I'm going to go with you are in Philadelphia proper.  Take all of the info above which is good, and apply it as follows.  Your going to get "dirty" and get into the Micro the folks above are discussing.

Pull up Google and type in "Self Storage Philadelphia pa".  Then click on the "Map".  This is not all storage sites but is a true reflection of the market.  As you move around on the map, to new areas, more storage will pop up.  Do the same thing using "Sparefoot" and use their map.

Now a couple things to note, that aren't obvious.

a.  A lot of the locations are in the same location due to easy zoning.  Not customer service.

b.  A lot of locations are along major highways, not in the neighborhoods.

c.  Now start looking at the areas with many cross streets, this is where your population is. 

d.  Then look at the "holes" where you see very few storage locations if any.  This is due to zoning and availability/price of land.

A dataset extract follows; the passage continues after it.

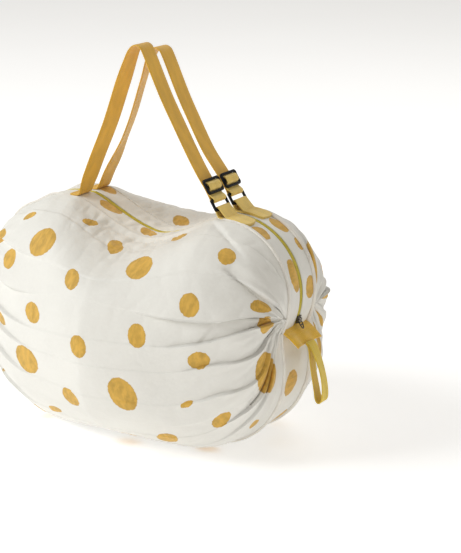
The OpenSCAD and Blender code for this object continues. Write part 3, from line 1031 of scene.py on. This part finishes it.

e.  In a highly dense population like Philadelphia your competition is only within 1 to 3 miles.  If that area has 50,000 people in it, it needs roughly 3,000 storage units, minimum.  You just have to drive around and count the units.  If there are 1,000 then build or buy; if there are 4,000 look somewhere else.

f.  Lets say you see a location that has 5 National or Large local, climate controlled units all within 3 miles.  I would love to build there.  Even if they are all at 75% occupancy.  I'm pointing out there are two markets in the same area.  Say a 10 x 15 unit for $200 climate controlled.  10 x15 unit for $130 drive up.   The drive up will win hands down.  There are more people at the $130 market and who want to do drive up; versus buggy/elevator/hallway.  The key is land availability/zoning/price.

g.  Business approach.  Most big box companies rely on an onsite manager.  This forces them to stay at a minimum size location and also reduces their break even point and increases their unit price points.  Like all big companies/industries you have two objectives in life.  1.  Grow sales every year XX%., 2.  Grow profitability % every year x% points.  This puts a premium on making deals and expansion.  Although these people are very smart, this pressure can make some stupid decisions.  Even if all of their spreadsheets and market analysis are correct, 5 companies may pick the same local market in the same years and build, not factoring each other in.  Don't play their business approach.  They are playing averages over maybe 100's locations, you might only have one.  Also they have greater SEO power than you ever will.

Takeaways:

1.  As mentioned several times above, your market is micro.

2.  Not only is your market micro, it is really micro within 1 to 3 miles in major cities.

3.  Stupid Money.  Finding a spot or evaluating a location for sale.  Do a stupid money test.  Assume you are trying to build in that 3 mile area.  How hard is it to find land zoned, rezone, large enough, valued correctly, to hilly, rivers divide your territory, etc.  The harder it is to find a spot, the more valuable your spot becomes.  Stupid Money can't just walk in.

4.  You mentioned syndication and passive income.  Looks like you want to invest in the stock market approach, put your money down and have someone else do the work.  Here's the rub.  Do you want a AAA or B investment?  For the AAA investment in storage you will need to do 6 hours hands on work per week at your storage location.  You might have to do a lot of work up front developing; and go through a learning process.  For the B investment you just read your quarterly report.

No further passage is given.